#### Task input

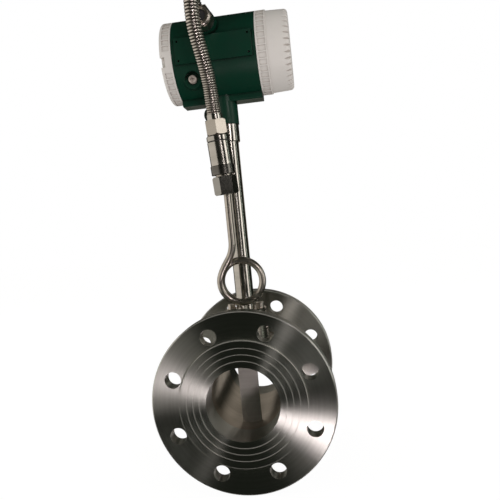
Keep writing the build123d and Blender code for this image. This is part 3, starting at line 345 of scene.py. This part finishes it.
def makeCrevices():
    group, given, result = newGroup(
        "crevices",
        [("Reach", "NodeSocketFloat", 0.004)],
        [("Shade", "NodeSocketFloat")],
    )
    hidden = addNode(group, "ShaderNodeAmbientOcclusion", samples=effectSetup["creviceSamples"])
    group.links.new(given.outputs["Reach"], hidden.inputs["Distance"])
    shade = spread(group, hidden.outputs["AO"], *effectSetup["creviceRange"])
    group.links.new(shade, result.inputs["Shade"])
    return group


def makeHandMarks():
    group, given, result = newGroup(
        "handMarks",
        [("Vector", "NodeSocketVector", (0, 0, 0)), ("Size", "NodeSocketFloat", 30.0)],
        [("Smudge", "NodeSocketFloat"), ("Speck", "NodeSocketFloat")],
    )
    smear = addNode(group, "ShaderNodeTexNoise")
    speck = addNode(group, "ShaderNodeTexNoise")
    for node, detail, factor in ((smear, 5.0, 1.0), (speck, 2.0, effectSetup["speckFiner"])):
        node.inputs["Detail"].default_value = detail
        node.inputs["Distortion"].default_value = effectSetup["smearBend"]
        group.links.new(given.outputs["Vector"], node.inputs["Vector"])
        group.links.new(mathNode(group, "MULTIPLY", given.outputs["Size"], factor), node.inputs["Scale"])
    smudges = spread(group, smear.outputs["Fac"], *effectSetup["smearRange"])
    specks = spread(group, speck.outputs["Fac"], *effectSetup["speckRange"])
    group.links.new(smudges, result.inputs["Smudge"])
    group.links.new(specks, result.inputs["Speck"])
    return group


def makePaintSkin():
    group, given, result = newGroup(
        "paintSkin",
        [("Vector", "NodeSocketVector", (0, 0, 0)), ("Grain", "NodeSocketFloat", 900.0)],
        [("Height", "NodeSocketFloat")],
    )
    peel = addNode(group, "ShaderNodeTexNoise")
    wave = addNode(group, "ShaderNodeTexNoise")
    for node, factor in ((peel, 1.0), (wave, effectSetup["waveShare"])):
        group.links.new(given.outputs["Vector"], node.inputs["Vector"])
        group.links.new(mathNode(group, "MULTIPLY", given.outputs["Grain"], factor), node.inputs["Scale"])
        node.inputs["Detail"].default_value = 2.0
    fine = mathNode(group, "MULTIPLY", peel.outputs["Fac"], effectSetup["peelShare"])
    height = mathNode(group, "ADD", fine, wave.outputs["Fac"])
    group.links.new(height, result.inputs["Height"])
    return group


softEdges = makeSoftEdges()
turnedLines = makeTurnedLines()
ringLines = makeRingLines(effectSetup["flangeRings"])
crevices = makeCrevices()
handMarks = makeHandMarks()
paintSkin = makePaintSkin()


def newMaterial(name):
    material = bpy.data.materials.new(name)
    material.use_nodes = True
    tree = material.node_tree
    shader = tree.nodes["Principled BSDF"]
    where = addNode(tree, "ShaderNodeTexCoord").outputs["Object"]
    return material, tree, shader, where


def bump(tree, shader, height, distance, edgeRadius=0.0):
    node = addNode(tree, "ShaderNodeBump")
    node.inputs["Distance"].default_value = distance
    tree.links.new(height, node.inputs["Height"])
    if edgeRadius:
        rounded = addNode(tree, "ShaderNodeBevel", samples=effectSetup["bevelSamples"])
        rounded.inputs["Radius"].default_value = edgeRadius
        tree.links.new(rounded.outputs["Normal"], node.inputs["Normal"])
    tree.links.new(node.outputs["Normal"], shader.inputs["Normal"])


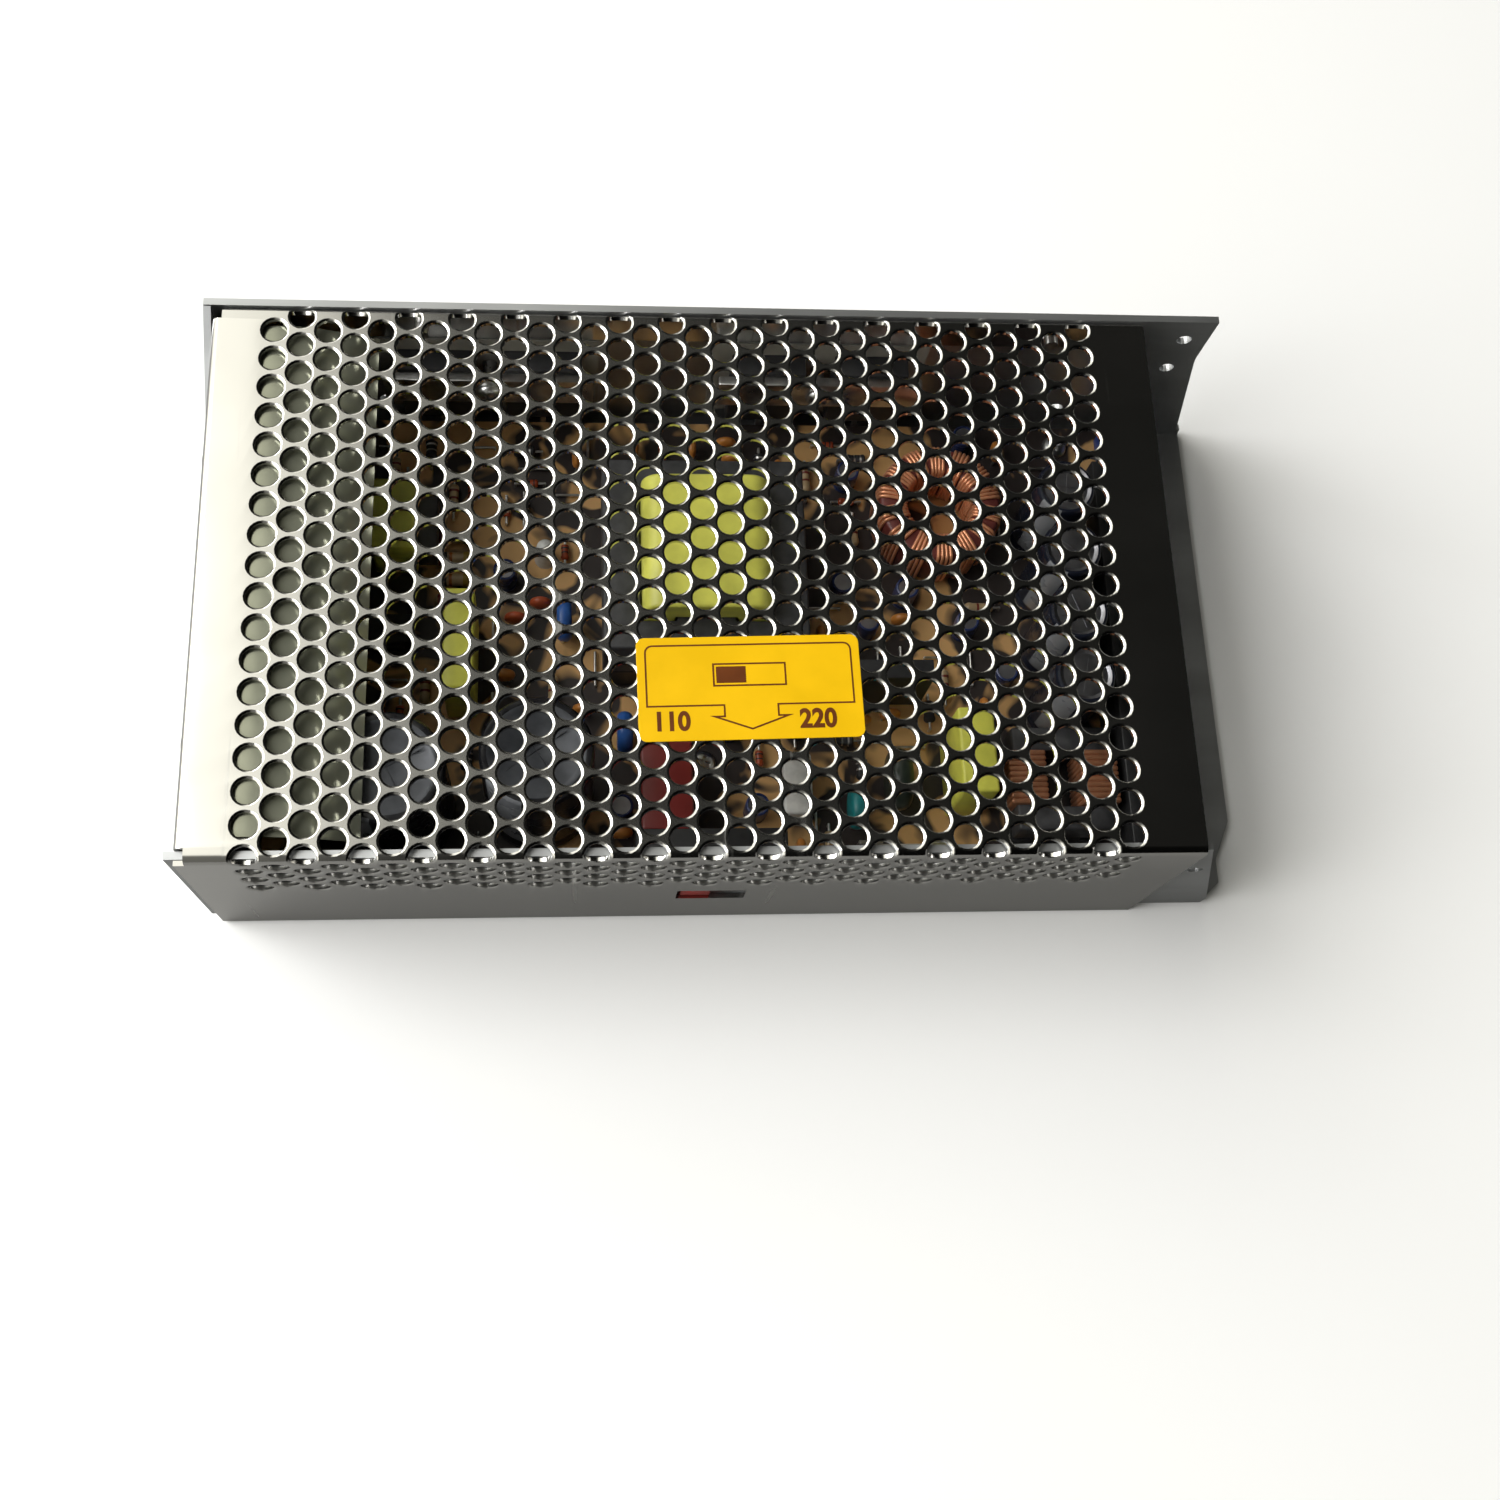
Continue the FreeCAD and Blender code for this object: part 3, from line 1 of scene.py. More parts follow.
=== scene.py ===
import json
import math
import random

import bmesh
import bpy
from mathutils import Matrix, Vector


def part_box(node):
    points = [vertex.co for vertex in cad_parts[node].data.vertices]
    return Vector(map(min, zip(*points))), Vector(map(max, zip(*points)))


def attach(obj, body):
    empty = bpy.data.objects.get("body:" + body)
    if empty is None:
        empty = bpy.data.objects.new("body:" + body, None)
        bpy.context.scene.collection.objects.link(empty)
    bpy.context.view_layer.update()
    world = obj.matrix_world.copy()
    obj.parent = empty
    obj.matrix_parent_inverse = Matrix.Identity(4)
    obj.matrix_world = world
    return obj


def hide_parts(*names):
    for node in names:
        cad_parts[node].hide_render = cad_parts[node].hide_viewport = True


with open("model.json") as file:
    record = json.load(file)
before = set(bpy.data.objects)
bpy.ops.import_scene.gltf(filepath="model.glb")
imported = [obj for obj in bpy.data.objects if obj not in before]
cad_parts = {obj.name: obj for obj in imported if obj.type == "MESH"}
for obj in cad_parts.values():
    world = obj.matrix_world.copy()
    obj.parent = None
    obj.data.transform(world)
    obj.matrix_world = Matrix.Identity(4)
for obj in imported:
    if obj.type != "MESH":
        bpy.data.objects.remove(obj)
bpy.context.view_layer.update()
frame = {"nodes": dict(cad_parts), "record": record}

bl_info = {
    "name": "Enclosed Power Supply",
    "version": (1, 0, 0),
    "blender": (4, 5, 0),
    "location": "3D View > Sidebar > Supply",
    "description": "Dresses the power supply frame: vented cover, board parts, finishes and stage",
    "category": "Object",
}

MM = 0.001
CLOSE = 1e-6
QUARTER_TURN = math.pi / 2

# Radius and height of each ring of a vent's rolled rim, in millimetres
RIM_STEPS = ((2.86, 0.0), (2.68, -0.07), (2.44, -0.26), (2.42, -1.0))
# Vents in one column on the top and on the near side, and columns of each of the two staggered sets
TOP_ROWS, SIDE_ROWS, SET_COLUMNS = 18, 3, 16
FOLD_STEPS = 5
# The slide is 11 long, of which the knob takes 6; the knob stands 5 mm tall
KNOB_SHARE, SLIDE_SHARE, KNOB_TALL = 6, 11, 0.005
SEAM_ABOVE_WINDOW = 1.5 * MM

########

● Problem to solve
Restate the whole listing exactly, leaving out nothing.

● Answer for this exercise
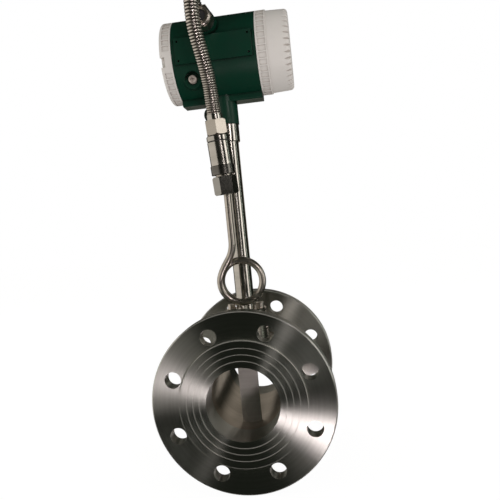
Keep writing the build123d and Blender code for this image. This is part 3, starting at line 345 of scene.py. This part finishes it.
def makeCrevices():
    group, given, result = newGroup(
        "crevices",
        [("Reach", "NodeSocketFloat", 0.004)],
        [("Shade", "NodeSocketFloat")],
    )
    hidden = addNode(group, "ShaderNodeAmbientOcclusion", samples=effectSetup["creviceSamples"])
    group.links.new(given.outputs["Reach"], hidden.inputs["Distance"])
    shade = spread(group, hidden.outputs["AO"], *effectSetup["creviceRange"])
    group.links.new(shade, result.inputs["Shade"])
    return group


def makeHandMarks():
    group, given, result = newGroup(
        "handMarks",
        [("Vector", "NodeSocketVector", (0, 0, 0)), ("Size", "NodeSocketFloat", 30.0)],
        [("Smudge", "NodeSocketFloat"), ("Speck", "NodeSocketFloat")],
    )
    smear = addNode(group, "ShaderNodeTexNoise")
    speck = addNode(group, "ShaderNodeTexNoise")
    for node, detail, factor in ((smear, 5.0, 1.0), (speck, 2.0, effectSetup["speckFiner"])):
        node.inputs["Detail"].default_value = detail
        node.inputs["Distortion"].default_value = effectSetup["smearBend"]
        group.links.new(given.outputs["Vector"], node.inputs["Vector"])
        group.links.new(mathNode(group, "MULTIPLY", given.outputs["Size"], factor), node.inputs["Scale"])
    smudges = spread(group, smear.outputs["Fac"], *effectSetup["smearRange"])
    specks = spread(group, speck.outputs["Fac"], *effectSetup["speckRange"])
    group.links.new(smudges, result.inputs["Smudge"])
    group.links.new(specks, result.inputs["Speck"])
    return group


def makePaintSkin():
    group, given, result = newGroup(
        "paintSkin",
        [("Vector", "NodeSocketVector", (0, 0, 0)), ("Grain", "NodeSocketFloat", 900.0)],
        [("Height", "NodeSocketFloat")],
    )
    peel = addNode(group, "ShaderNodeTexNoise")
    wave = addNode(group, "ShaderNodeTexNoise")
    for node, factor in ((peel, 1.0), (wave, effectSetup["waveShare"])):
        group.links.new(given.outputs["Vector"], node.inputs["Vector"])
        group.links.new(mathNode(group, "MULTIPLY", given.outputs["Grain"], factor), node.inputs["Scale"])
        node.inputs["Detail"].default_value = 2.0
    fine = mathNode(group, "MULTIPLY", peel.outputs["Fac"], effectSetup["peelShare"])
    height = mathNode(group, "ADD", fine, wave.outputs["Fac"])
    group.links.new(height, result.inputs["Height"])
    return group


softEdges = makeSoftEdges()
turnedLines = makeTurnedLines()
ringLines = makeRingLines(effectSetup["flangeRings"])
crevices = makeCrevices()
handMarks = makeHandMarks()
paintSkin = makePaintSkin()


def newMaterial(name):
    material = bpy.data.materials.new(name)
    material.use_nodes = True
    tree = material.node_tree
    shader = tree.nodes["Principled BSDF"]
    where = addNode(tree, "ShaderNodeTexCoord").outputs["Object"]
    return material, tree, shader, where


def bump(tree, shader, height, distance, edgeRadius=0.0):
    node = addNode(tree, "ShaderNodeBump")
    node.inputs["Distance"].default_value = distance
    tree.links.new(height, node.inputs["Height"])
    if edgeRadius:
        rounded = addNode(tree, "ShaderNodeBevel", samples=effectSetup["bevelSamples"])
        rounded.inputs["Radius"].default_value = edgeRadius
        tree.links.new(rounded.outputs["Normal"], node.inputs["Normal"])
    tree.links.new(node.outputs["Normal"], shader.inputs["Normal"])


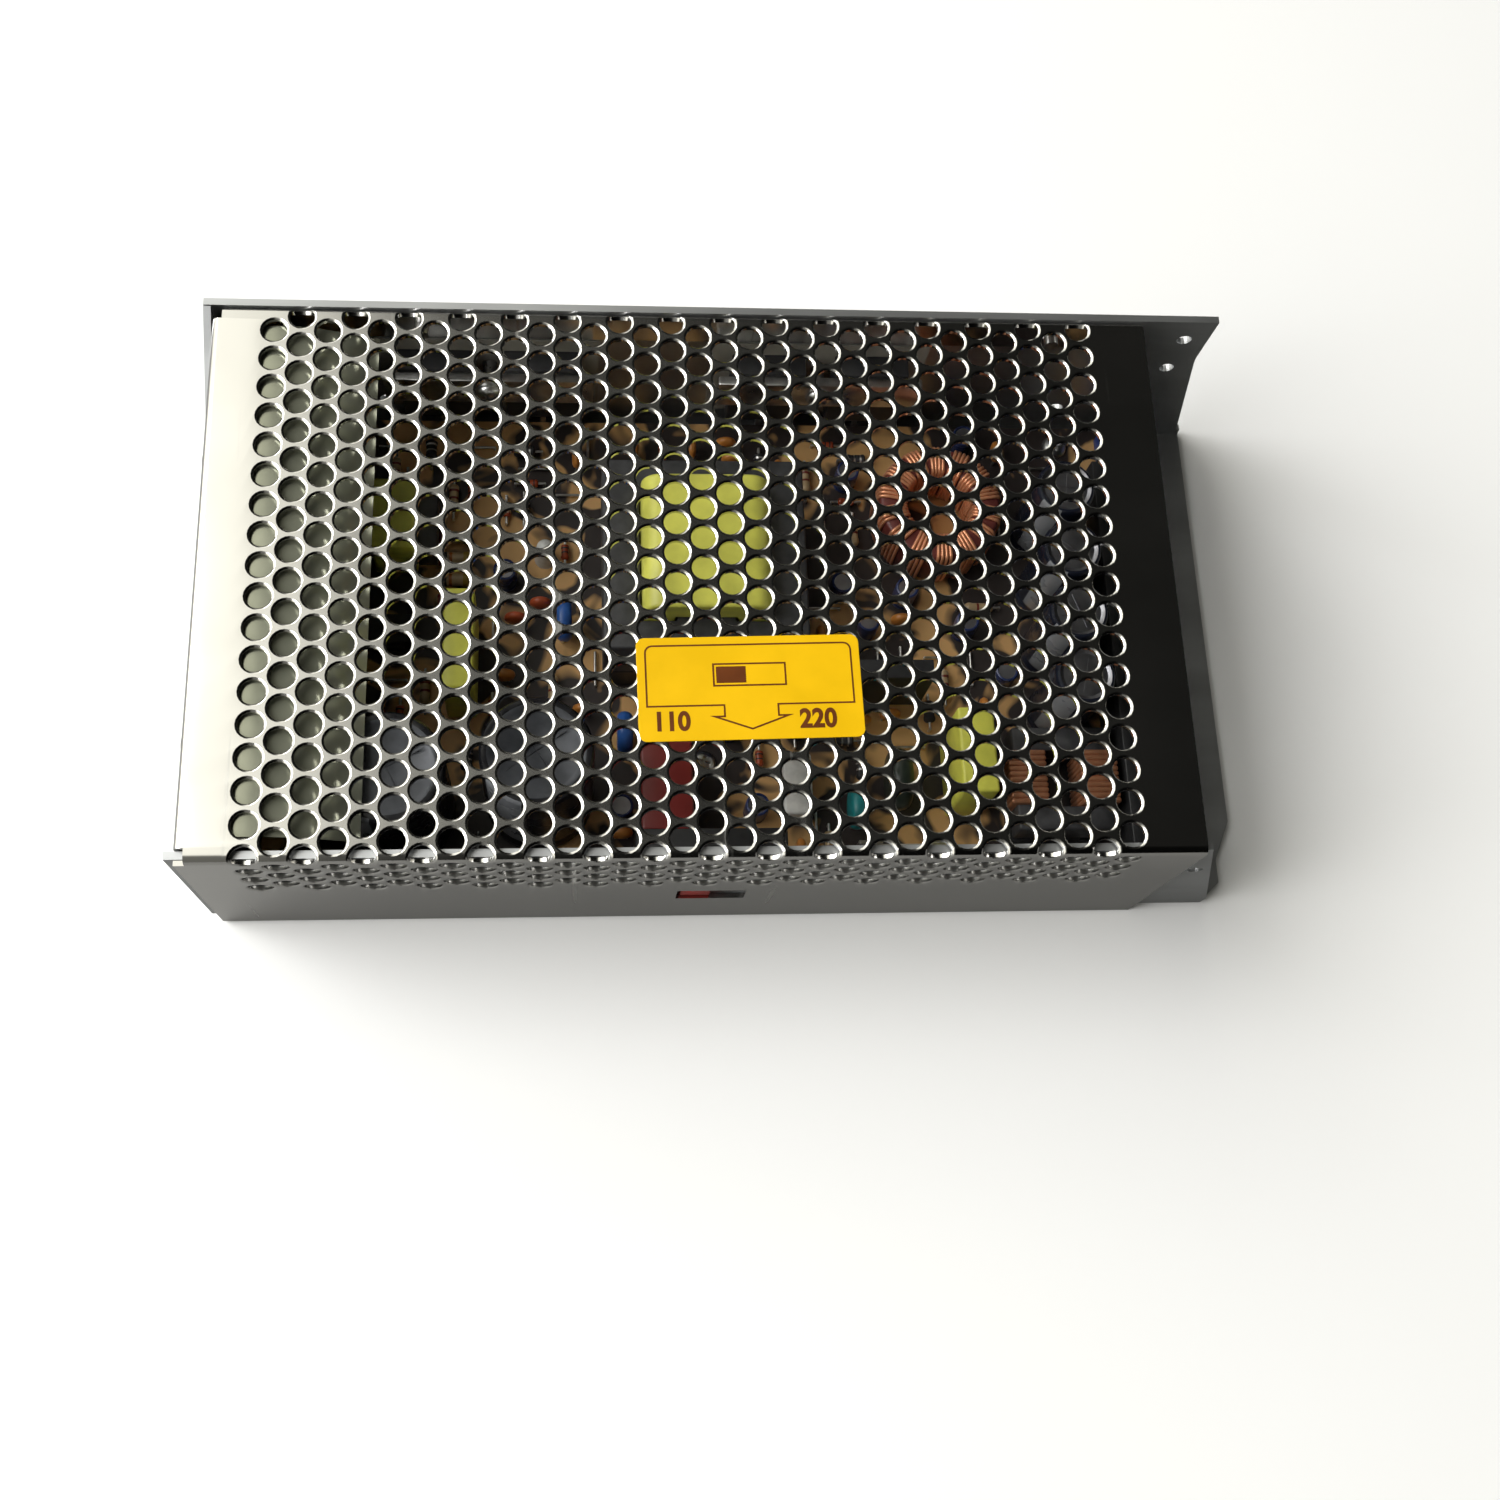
Continue the FreeCAD and Blender code for this object: part 3, from line 1 of scene.py. More parts follow.
=== scene.py ===
import json
import math
import random

import bmesh
import bpy
from mathutils import Matrix, Vector


def part_box(node):
    points = [vertex.co for vertex in cad_parts[node].data.vertices]
    return Vector(map(min, zip(*points))), Vector(map(max, zip(*points)))


def attach(obj, body):
    empty = bpy.data.objects.get("body:" + body)
    if empty is None:
        empty = bpy.data.objects.new("body:" + body, None)
        bpy.context.scene.collection.objects.link(empty)
    bpy.context.view_layer.update()
    world = obj.matrix_world.copy()
    obj.parent = empty
    obj.matrix_parent_inverse = Matrix.Identity(4)
    obj.matrix_world = world
    return obj


def hide_parts(*names):
    for node in names:
        cad_parts[node].hide_render = cad_parts[node].hide_viewport = True


with open("model.json") as file:
    record = json.load(file)
before = set(bpy.data.objects)
bpy.ops.import_scene.gltf(filepath="model.glb")
imported = [obj for obj in bpy.data.objects if obj not in before]
cad_parts = {obj.name: obj for obj in imported if obj.type == "MESH"}
for obj in cad_parts.values():
    world = obj.matrix_world.copy()
    obj.parent = None
    obj.data.transform(world)
    obj.matrix_world = Matrix.Identity(4)
for obj in imported:
    if obj.type != "MESH":
        bpy.data.objects.remove(obj)
bpy.context.view_layer.update()
frame = {"nodes": dict(cad_parts), "record": record}

bl_info = {
    "name": "Enclosed Power Supply",
    "version": (1, 0, 0),
    "blender": (4, 5, 0),
    "location": "3D View > Sidebar > Supply",
    "description": "Dresses the power supply frame: vented cover, board parts, finishes and stage",
    "category": "Object",
}

MM = 0.001
CLOSE = 1e-6
QUARTER_TURN = math.pi / 2

# Radius and height of each ring of a vent's rolled rim, in millimetres
RIM_STEPS = ((2.86, 0.0), (2.68, -0.07), (2.44, -0.26), (2.42, -1.0))
# Vents in one column on the top and on the near side, and columns of each of the two staggered sets
TOP_ROWS, SIDE_ROWS, SET_COLUMNS = 18, 3, 16
FOLD_STEPS = 5
# The slide is 11 long, of which the knob takes 6; the knob stands 5 mm tall
KNOB_SHARE, SLIDE_SHARE, KNOB_TALL = 6, 11, 0.005
SEAM_ABOVE_WINDOW = 1.5 * MM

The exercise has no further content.